→ Given data

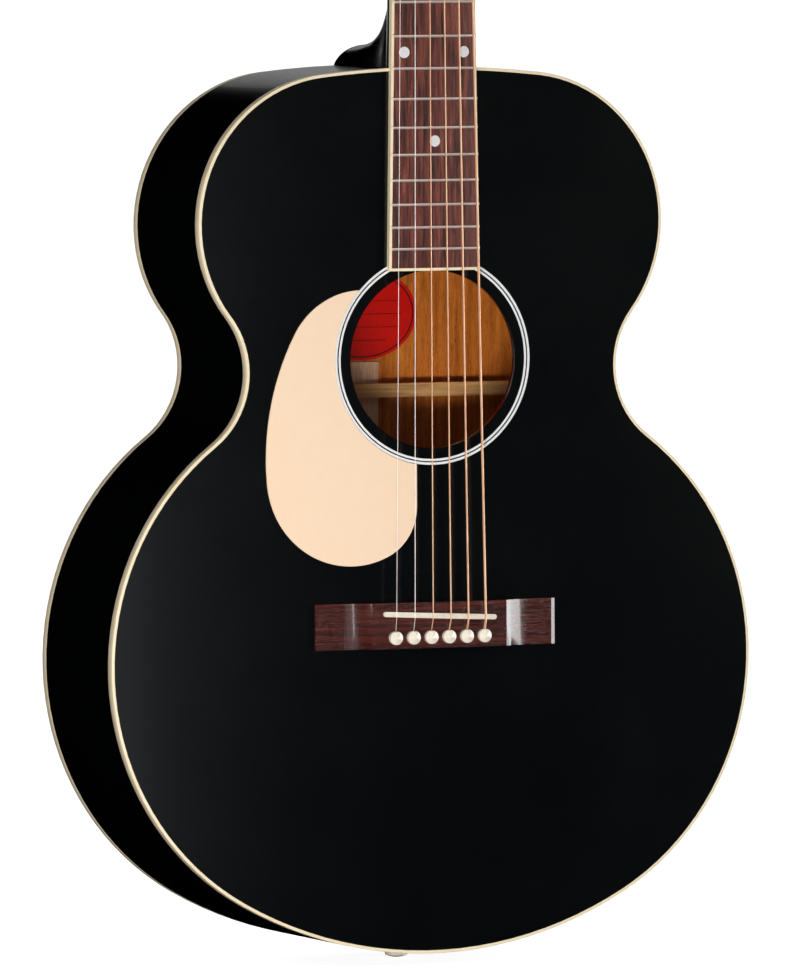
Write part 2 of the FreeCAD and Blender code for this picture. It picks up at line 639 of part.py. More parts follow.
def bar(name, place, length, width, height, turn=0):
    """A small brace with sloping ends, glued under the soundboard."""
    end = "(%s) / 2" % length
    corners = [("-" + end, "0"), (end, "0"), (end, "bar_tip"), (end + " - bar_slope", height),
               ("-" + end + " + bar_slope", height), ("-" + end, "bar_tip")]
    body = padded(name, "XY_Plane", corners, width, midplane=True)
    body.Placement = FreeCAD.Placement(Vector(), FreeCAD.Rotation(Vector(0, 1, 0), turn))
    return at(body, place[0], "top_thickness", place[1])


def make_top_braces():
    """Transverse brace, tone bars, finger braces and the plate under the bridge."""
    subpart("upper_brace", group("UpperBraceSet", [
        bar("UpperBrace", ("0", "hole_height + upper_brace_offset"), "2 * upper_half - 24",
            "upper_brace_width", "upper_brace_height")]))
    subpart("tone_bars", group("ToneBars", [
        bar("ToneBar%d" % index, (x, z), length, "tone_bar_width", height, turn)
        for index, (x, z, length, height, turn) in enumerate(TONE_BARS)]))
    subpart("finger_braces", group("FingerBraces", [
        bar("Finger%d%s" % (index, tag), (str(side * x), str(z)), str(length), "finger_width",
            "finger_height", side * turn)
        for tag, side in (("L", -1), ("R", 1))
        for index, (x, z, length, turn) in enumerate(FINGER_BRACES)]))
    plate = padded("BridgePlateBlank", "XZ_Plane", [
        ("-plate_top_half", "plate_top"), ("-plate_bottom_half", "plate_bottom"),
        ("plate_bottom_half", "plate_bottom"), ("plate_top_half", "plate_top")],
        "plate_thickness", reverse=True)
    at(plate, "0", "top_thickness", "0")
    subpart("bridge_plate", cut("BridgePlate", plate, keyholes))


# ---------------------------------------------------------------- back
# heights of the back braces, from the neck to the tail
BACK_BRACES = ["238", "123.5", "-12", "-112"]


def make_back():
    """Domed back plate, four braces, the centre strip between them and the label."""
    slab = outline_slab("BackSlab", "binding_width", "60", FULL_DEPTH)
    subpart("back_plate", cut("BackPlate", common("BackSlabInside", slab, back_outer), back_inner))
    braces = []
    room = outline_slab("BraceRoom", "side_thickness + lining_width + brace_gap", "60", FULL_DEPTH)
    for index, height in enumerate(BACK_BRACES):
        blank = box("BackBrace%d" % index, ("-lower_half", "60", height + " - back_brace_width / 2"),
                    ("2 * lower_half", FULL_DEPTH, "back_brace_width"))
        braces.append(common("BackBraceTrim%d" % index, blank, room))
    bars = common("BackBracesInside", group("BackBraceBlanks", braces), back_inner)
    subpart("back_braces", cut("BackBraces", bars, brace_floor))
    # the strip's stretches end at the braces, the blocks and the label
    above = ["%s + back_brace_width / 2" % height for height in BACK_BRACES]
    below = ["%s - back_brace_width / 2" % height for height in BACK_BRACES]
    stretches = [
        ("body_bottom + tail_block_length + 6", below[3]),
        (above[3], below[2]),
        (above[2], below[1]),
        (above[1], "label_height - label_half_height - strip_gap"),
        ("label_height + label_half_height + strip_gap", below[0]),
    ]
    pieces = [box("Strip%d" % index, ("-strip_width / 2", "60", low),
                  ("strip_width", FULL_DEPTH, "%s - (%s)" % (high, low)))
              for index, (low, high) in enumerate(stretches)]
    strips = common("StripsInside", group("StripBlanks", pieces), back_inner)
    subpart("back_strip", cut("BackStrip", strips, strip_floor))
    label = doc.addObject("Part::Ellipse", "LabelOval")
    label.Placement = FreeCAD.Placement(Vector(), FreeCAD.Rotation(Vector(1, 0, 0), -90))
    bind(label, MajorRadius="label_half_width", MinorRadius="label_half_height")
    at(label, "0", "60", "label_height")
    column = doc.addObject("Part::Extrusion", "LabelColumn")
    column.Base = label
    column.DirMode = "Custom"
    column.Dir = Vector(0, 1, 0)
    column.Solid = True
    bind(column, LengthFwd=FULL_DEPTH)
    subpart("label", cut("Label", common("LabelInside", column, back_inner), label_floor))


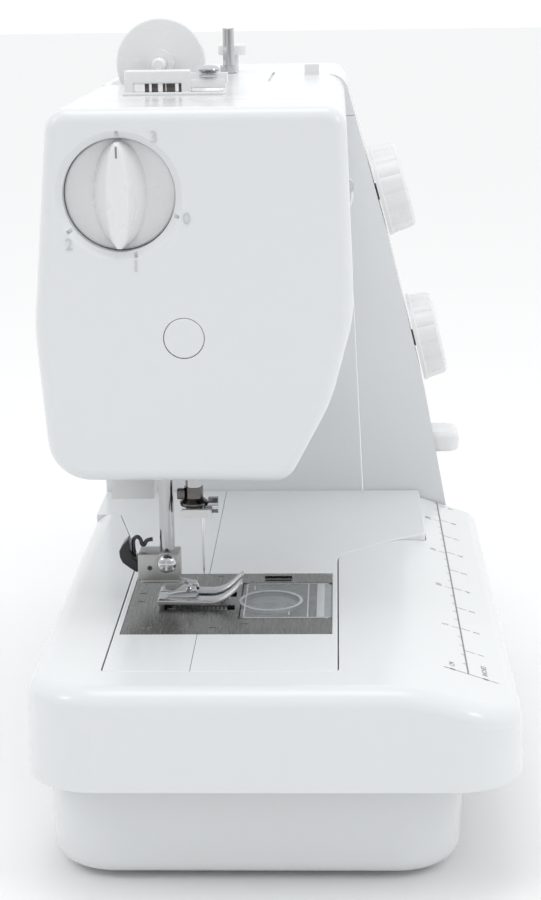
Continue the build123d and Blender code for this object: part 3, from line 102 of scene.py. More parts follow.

--

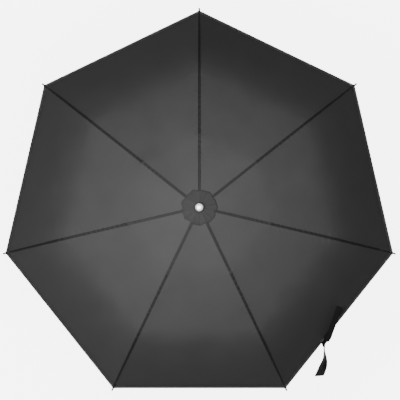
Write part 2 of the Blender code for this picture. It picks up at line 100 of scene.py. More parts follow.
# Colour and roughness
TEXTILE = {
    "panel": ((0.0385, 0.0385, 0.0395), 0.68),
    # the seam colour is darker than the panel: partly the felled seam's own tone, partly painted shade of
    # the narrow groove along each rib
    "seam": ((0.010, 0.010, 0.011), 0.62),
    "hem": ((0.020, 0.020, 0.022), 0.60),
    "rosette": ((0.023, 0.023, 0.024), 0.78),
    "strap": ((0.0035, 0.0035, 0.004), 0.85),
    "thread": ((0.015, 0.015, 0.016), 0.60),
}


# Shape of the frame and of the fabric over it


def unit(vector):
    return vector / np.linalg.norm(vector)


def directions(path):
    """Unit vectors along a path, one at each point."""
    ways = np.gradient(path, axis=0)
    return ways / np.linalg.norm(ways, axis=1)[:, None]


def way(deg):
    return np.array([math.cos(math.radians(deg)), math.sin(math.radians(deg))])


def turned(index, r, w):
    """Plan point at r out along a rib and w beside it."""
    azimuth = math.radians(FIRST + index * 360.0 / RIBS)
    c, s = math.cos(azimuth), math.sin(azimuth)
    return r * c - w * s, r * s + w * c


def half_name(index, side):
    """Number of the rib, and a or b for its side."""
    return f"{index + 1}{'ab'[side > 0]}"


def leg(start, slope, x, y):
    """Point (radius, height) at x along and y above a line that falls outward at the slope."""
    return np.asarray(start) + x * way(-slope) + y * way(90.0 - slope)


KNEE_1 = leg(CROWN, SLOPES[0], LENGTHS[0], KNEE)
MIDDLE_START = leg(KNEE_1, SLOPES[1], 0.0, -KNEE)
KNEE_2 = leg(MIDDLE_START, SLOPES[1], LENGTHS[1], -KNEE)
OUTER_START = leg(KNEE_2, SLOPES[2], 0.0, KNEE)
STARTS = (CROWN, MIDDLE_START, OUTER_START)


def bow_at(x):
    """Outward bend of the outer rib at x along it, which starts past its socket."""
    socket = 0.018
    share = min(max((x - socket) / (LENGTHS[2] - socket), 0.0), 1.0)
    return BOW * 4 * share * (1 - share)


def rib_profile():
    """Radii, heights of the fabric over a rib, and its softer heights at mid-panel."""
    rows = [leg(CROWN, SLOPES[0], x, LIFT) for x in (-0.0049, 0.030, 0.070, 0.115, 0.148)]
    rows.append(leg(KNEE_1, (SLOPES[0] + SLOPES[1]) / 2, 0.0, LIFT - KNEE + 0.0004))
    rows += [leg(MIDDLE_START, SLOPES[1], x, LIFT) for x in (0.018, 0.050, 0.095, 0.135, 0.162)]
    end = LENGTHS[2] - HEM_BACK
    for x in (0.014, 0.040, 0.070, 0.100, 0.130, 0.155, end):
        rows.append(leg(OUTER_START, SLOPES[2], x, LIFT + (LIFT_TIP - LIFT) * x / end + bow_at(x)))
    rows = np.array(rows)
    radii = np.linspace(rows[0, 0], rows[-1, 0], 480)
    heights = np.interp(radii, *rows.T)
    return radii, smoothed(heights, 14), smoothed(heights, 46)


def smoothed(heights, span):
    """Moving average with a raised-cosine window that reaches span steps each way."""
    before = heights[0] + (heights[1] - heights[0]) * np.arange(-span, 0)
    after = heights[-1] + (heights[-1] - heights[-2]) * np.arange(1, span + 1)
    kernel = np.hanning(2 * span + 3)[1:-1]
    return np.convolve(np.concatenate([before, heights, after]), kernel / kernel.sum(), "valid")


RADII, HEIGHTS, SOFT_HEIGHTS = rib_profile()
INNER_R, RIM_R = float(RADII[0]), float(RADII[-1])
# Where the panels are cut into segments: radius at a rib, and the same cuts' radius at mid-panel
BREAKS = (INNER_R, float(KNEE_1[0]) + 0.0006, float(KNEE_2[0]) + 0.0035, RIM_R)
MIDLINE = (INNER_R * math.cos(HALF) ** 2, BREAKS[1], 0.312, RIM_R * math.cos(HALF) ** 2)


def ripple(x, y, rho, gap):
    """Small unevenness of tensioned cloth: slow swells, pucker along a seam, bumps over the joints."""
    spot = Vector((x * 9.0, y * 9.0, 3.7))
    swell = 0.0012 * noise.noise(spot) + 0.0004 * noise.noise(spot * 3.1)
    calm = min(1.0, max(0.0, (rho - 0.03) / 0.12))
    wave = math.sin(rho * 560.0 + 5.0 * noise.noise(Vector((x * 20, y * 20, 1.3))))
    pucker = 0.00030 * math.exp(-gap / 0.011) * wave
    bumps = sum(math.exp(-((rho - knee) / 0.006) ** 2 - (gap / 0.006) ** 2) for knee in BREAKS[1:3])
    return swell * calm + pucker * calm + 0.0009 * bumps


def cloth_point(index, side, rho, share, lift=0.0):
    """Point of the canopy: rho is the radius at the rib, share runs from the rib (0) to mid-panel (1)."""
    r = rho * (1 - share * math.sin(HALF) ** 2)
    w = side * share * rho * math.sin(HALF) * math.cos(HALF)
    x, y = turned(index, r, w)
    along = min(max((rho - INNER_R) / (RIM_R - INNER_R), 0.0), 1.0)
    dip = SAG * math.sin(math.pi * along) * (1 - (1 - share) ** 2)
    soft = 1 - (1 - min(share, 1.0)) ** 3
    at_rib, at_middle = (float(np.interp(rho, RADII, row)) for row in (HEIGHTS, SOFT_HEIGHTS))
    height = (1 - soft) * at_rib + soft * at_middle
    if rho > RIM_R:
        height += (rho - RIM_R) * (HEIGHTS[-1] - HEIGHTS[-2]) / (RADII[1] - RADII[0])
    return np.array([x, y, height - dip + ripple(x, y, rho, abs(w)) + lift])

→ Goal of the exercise
Check each line of the data above for the string "scene", then report how many lines have it, with no other words.

→ Solution to this task
2